Thursday, April 26, 2007
The Disconnected Reunion
These guys were such good sports about being photographed. Stiv was a good student of rock n roll. Not just an avid listener, record collector and performer BUT he was completely into the image. He knew every record cover and promo photo of every cool band that was out there.
Our photos were homages to photographers and bands. The Doors inspired the color shot below... but just as much, so did the photographers like Joel Brodsky (who shot the most famous Jim Morrison photo), Art Kane, Henry Diltz and Ed Caraeff -- names you don't hear all that often anymore (though I sometimes cross paths with Henry Diltz at the Los Angeles photo lab we both use) but who shot some of the most memorable images of rock n roll people. Actually, if I can digress, I'm so elated to have met and made friends with Art Kane's son, Jonathan, who is a musician in New York. During the course of us working on a show about rock photography at VH1 that featured the works of his father, the late Art Kane, Jonathan gave me a fantastic print of The Who snoozing under the Union Jack. Thank you Jonathan!
This was pretty much the first thing that happened after David Quinton, George Cabaniss, Frank Secich and I first all fell over each other after not seeing one another in 25 years...we went to meet up with Jimmy Zero and it was hugs and kisses again.
A little older and grayer, but these guys did not lose a bit of musicality or sense of humor.
Here with David Quinton is Dave Swanson who is the songwriting/singing force behind Cleveland's Rainy Day Saints. They're going over the lyric cheat sheet for "Him or Me," the Raiders song that this ad hoc group of Disconnected reunitees and friends contributed to the Greg Shaw tribute album.

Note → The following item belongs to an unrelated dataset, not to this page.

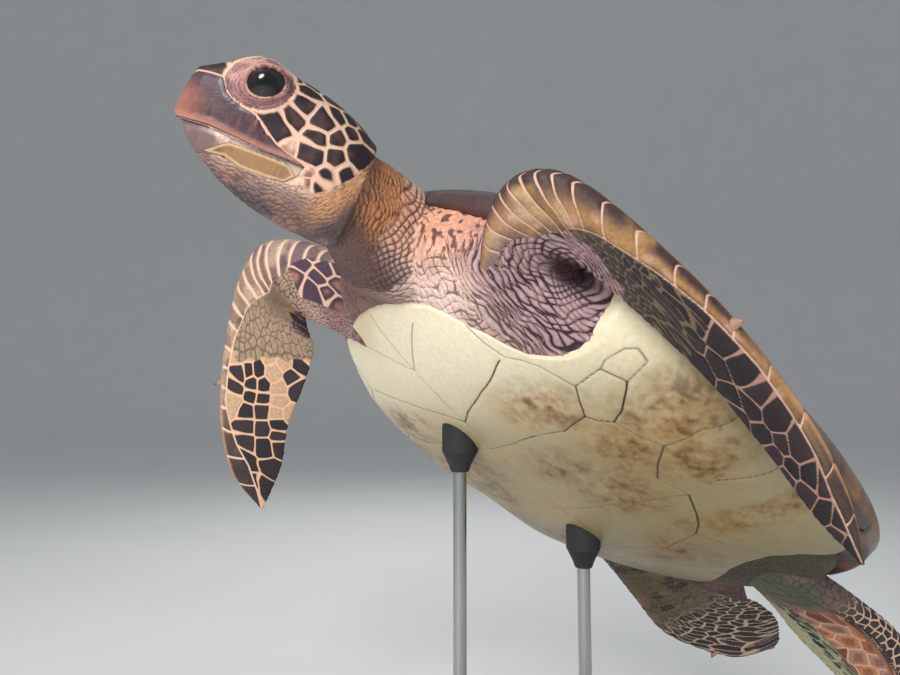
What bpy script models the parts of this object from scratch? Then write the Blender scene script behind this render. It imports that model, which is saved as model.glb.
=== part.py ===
"""Green sea turtle, life size, as a still museum model that swims on a display stand.

The animal is described in its own frame (X forward, Y to its left, Z to its back) in shares of the
shell's length, with the origin in the middle of the shell. One pose matrix then tilts it and lifts it
over the base. Each body form is a loft between cross-sections that come from short profile functions.
"""

import math

import bmesh
import bpy
import numpy as np
from mathutils import Matrix

# ---------------------------------------------------------------- driving dimensions
SHELL = 0.52  # straight length of the carapace, metres
PITCH = math.radians(40.2)  # nose up
ROLL = math.radians(8.5)  # left side up
LIFT = 0.385  # height of the shell's middle over the floor
GAP = 0.0003  # between touching pieces

# Shell, in shares of SHELL
HALF_WIDTH = 0.390
WIDEST = 0.47  # share of the way back
DOME = 0.186
DOME_POWER_FRONT = 1.3
DOME_POWER_REAR = 1.0
BELLY = 0.091
BELLY_EDGE = 0.020  # its depth at the rim
BELLY_CHIN = 0.22  # share of the way back where its full depth starts
BELLY_DEEPEST = 0.45  # and where it ends
RIM_RISE_FRONT = 0.034
RIM_RISE_REAR = 0.047
RIM_THICKNESS = 0.018
BELLY_WIDTH_FRONT = 0.95  # of the shell's width
BELLY_WIDTH_REAR = 0.90
BELLY_POWER_FRONT = 0.42  # a lower power gives a boxier section
BELLY_POWER_REAR = 0.82
FORE_END = 0.65  # share of the way back where the front part's sections end
FORE_BLEND = 0.20
GIRDLE_INSET = 0.95  # how much of the belly's width and depth the flesh beside the plastron has

# Head, in shares of SHELL: along it from the tip of the beak, and above the line of the mouth
HEAD_LENGTH = 0.232
HEAD_TIP = (0.760, 0.073, -0.137)
HEAD_FORWARD = (0.932, -0.154, -0.328)
HEAD_LEFT = (-0.012, 0.893, -0.451)
EYE_ALONG = 0.0873
EYE_UP = 0.0695
EYE_RADIUS = 0.028
EYE_SIDE = 0.0415  # the eye's middle, out from the head's midline

# Stand, metres
BASE_LENGTH = 0.44
BASE_WIDTH = 0.30
BASE_THICKNESS = 0.018
BASE_MIDDLE_X = 0.02
ROD_RADIUS = 0.006
CUP_RADIUS = 0.016
CUP_HEIGHT = 0.030
ROD_FEET = {"front": (0.125, -0.105), "rear": (-0.165, -0.060)}  # on the belly, in shares of SHELL

MATERIALS = {
    "carapace": ((0.16, 0.09, 0.05), 0.45),
    "plastron": ((0.72, 0.64, 0.46), 0.50),
    "skin": ((0.46, 0.33, 0.28), 0.60),
    "scales": ((0.14, 0.09, 0.10), 0.50),
    "beak": ((0.30, 0.18, 0.17), 0.40),
    "eye": ((0.01, 0.01, 0.012), 0.06),
    "claw": ((0.35, 0.26, 0.18), 0.40),
    "stand_base": ((0.05, 0.05, 0.055), 0.45),
    "stand_rod": ((0.60, 0.60, 0.62), 0.30),
}


# ---------------------------------------------------------------- curves and lofts
def unit(vector):
    vector = np.asarray(vector, float)
    return vector / np.linalg.norm(vector)


def smooth(stations, places):
    """Values read from a Catmull-Rom curve through the stations; places run from 0 to len - 1."""
    points = np.asarray(stations, float)
    if points.ndim == 1:
        points = points[:, None]
    padded = np.vstack([2 * points[0] - points[1], points, 2 * points[-1] - points[-2]])
    first = np.clip(np.floor(places).astype(int), 0, len(points) - 2)
    part = (places - first)[:, None]
    p0, p1, p2, p3 = (padded[first + k] for k in range(4))
    bend = 2 * p0 - 5 * p1 + 4 * p2 - p3
    twist = 3 * p1 - 3 * p2 + p3 - p0
    return p1 + 0.5 * part * (p2 - p0 + part * (bend + part * twist))


def superellipse(angle, power):
    """(cos, sin) of a rounder or squarer oval."""
    cosine, sine = np.cos(angle), np.sin(angle)
    return np.sign(cosine) * np.abs(cosine) ** power, np.sign(sine) * np.abs(sine) ** power


def loft_mesh(name, rings):
    """A closed mesh through rings of equal point counts, its two ends filled to their middles."""
    rings = np.asarray(rings, float)
    count, around = rings.shape[:2]
    ends = [rings[0].mean(axis=0), rings[-1].mean(axis=0)]
    points = np.vstack([rings.reshape(-1, 3), ends])
    faces = []
    for row in range(count - 1):
        for col in range(around):
            after = (col + 1) % around
            low, high = row * around, (row + 1) * around
            faces.append((low + col, low + after, high + after, high + col))
    tail = (count - 1) * around
    for col in range(around):
        after = (col + 1) % around
        faces.append((after, col, count * around))
        faces.append((tail + col, tail + after, count * around + 1))
    mesh = bpy.data.meshes.new(name)
    mesh.from_pydata(points.tolist(), [], faces)
    work = bmesh.new()
    work.from_mesh(mesh)
    bmesh.ops.remove_doubles(work, verts=work.verts, dist=1e-5)
    bmesh.ops.recalc_face_normals(work, faces=work.faces)
    if work.calc_volume(signed=True) < 0:
        bmesh.ops.reverse_faces(work, faces=work.faces)
    work.to_mesh(mesh)
    work.free()
    return mesh


def grown(mesh, by, name):
    """A copy of the mesh with each point moved out along its normal."""
    copy = mesh.copy()
    copy.name = name
    for vertex, normal in zip(copy.vertices, [v.normal.copy() for v in mesh.vertices]):
        vertex.co += normal * by
    return copy


def to_world(points):
    """Points of the animal's frame, in shares of SHELL, in world metres."""
    flat = np.asarray(points, float).reshape(-1, 3) * SHELL
    turned = flat @ np.array(POSE.to_3x3()).T + np.array([0, 0, LIFT])
    return turned.reshape(np.shape(points))


POSE = Matrix.Rotation(-PITCH, 4, "Y") @ Matrix.Rotation(ROLL, 4, "X")


# ---------------------------------------------------------------- shell profiles
def shell_half_width(s):
    """Half the shell's width, s being the share of the way from its front edge to its rear."""
    front = np.clip((WIDEST - s) / WIDEST, 0, 1)
    rear = np.clip((s - WIDEST) / (1 - WIDEST), 0, 1)
    return HALF_WIDTH * np.where(s < WIDEST, (1 - front**2.4) ** 0.6, (1 - rear**4.9) ** 0.86)


def rim_height(s):
    front = RIM_RISE_FRONT * np.clip(1 - s / 0.35, 0, 1) ** 2
    rear = RIM_RISE_REAR * np.clip((s - 0.6) / 0.4, 0, 1) ** 2
    return front + rear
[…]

Jimmy Zero says that Dave Swanson is also the best tambourine shaker in all of Ohio, if not in all current rock n roll.
If that's how we all remember David as a live performer, I can tell you that he still does stand up behind his drum kit... there are Mods reunion photos to attest to that. But here, David just wanted to make sure he could get his feet and hands to work in sync.

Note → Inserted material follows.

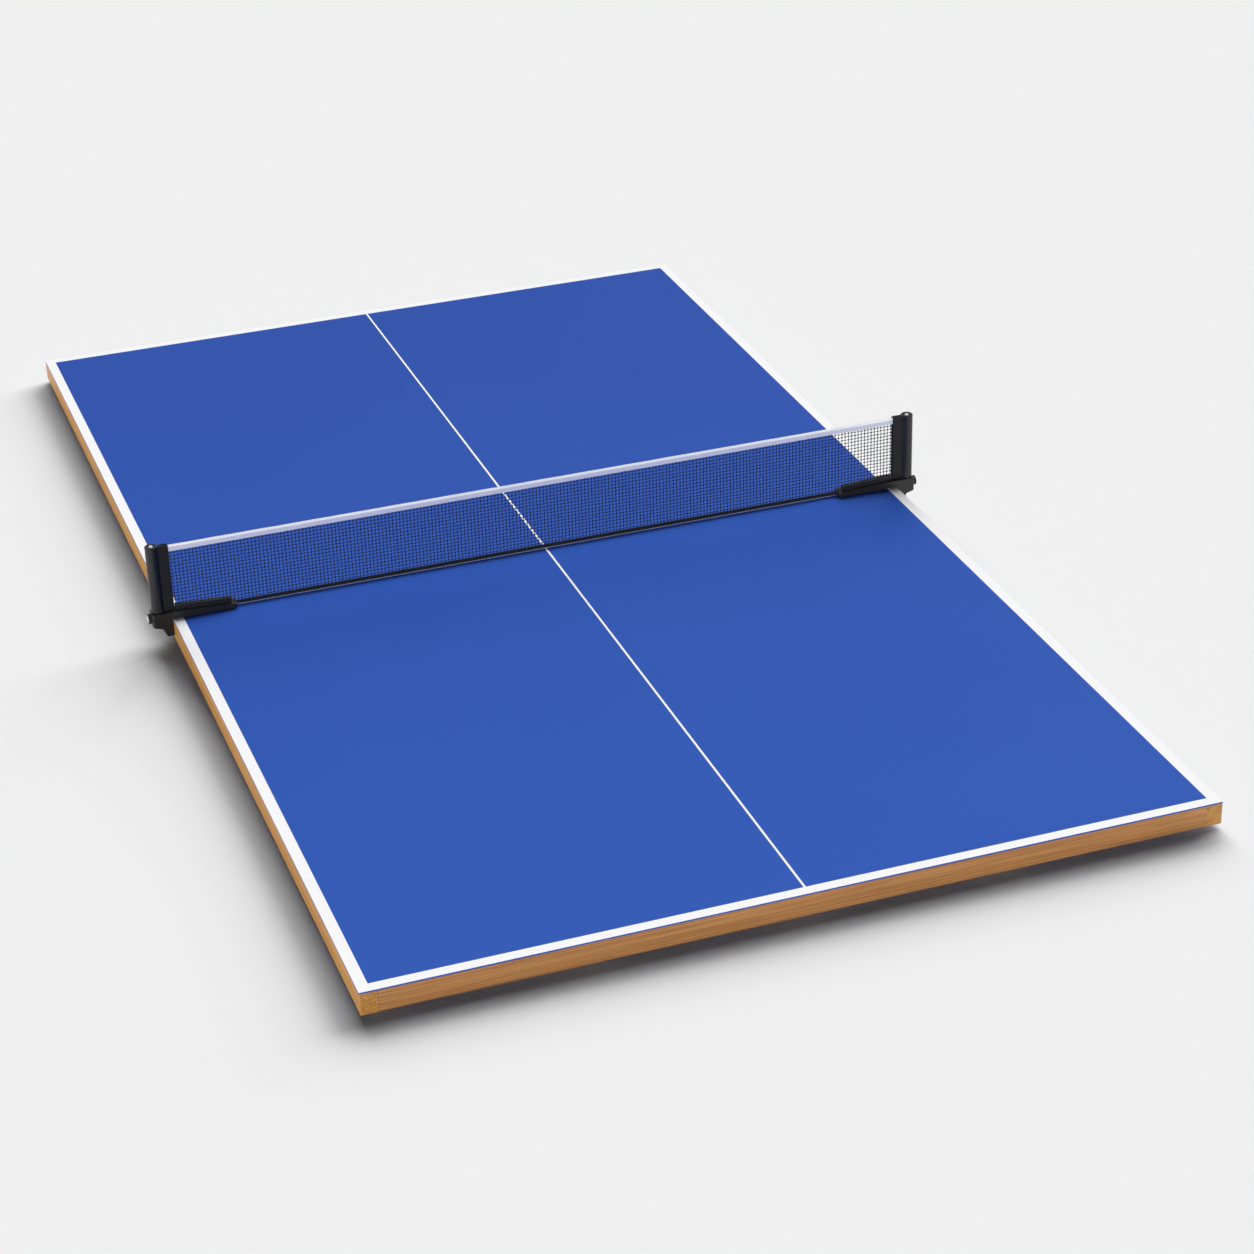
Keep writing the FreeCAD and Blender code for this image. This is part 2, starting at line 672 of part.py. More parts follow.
RIGHT_SET = {
    "bracket": bracket(),
    "arm_pad": arm_pad(),
    "clamp_plate": clamp_plate(),
    "clamp_knob": star_knob(),
    "lock_screw": lock_screw(),
    "lock_cap": lock_cap(),
    "lock_tip": lock_tip(),
    "post_sleeve": post_sleeve(),
    "post_rod": post_rod(),
    "net_bar": net_bar(),
}
for name, solid in RIGHT_SET.items():
    node(solid, f"{name}_right")
    node(mirrored(solid, f"{name}_mirror", ACROSS), f"{name}_left")


# ---------------------------------------------------------------- net
def strip(name, low, tall, thick):
    """A flat strip of the net between the side rods, from one height above the surface."""
    return box(name, (f"-{MESHX}", f"-{thick} / 2", f"({SURFACE} + {low})"), (f"2 * {MESHX}", thick, tall))


cord_base = (f"-{MESHX}", "0", f"({SURFACE} + netheight - cordcover - corddia / 2)")
tape = strip("tape_blank", "netheight - tapeheight", "tapeheight", "tapethick")
tape_tunnel = rod("tape_tunnel", cord_base, "X", "corddia", f"2 * {MESHX}")
node(cut("tape", tape, [tape_tunnel]), "net_tape")
node(rod("cord", cord_base, "X", "corddia", f"2 * {MESHX}"), "net_cord")
node(strip("hem", "netfloor", "hemheight", "tapethick"), "net_hem")
mesh_tall = "netheight - tapeheight - netfloor - hemheight"
node(strip("mesh", "netfloor + hemheight", mesh_tall, "meshthick"), "net_mesh")
side_base = (f"({EDGE} + sideplace)", "0", BASE)
right_rod = rod("side_rod", side_base, "Z", "siderod", f"{SURFACE} + sidetop - {BASE}")
node(right_rod, "net_rod_right")
node(mirrored(right_rod, "side_rod_mirror", ACROSS), "net_rod_left")

# ---------------------------------------------------------------- checks and export
doc.recompute()
failed = [o.Name for o in doc.Objects if "Invalid" in o.State or "Error" in o.State]
if failed:
    raise RuntimeError(f"objects that failed: {failed}")
for name, thing in nodes.items():
    if thing.Shape.isNull() or not thing.Shape.isValid():
        raise RuntimeError(f"{name} has no valid shape")

os.makedirs("parts", exist_ok=True)
for name, thing in nodes.items():
    thing.Shape.exportStep(f"parts/{name}.step")
whole = Part.makeCompound([thing.Shape for thing in nodes.values()]).BoundBox
size = " x ".join(f"{side:.1f}" for side in (whole.XLength, whole.YLength, whole.ZLength))
print(f"{len(nodes)} nodes, {size} mm, lowest {whole.ZMin:.3f}")
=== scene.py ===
"""Looks for the ping pong table: the net's cloth, its stitching and the lock caps as meshes, a material for
every slot, the studio and the camera.

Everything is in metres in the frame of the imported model: X across, Y along, Z up.
"""

import json
import math
import random

import bmesh
import bpy
from mathutils import Matrix, Vector

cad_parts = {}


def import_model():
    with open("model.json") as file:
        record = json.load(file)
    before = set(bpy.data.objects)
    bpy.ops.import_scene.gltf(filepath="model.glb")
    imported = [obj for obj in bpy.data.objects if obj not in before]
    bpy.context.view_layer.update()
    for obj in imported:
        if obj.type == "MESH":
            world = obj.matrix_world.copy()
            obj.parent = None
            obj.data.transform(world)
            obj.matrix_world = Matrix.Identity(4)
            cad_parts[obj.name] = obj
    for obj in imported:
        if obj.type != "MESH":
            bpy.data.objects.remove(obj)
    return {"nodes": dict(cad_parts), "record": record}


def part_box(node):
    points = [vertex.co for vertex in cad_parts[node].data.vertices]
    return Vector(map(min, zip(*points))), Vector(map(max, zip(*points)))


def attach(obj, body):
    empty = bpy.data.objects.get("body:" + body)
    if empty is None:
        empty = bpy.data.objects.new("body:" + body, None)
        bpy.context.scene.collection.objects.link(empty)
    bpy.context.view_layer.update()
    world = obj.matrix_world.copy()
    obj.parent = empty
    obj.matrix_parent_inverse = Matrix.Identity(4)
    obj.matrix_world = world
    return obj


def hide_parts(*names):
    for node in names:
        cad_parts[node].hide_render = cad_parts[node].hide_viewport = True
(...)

Back in the day, George Cabaniss was one of those strong, silent types who would just let his guitar do the talking.
And he's still like Gary Cooper....
The fortnight's worth of Disconnected tribute photos may be drawing to an end, but Stiv Bators and the fine men who made this rather under-appreciated gem of a record will always be near and dear to so many people. I'm not the only person who misses Stiv.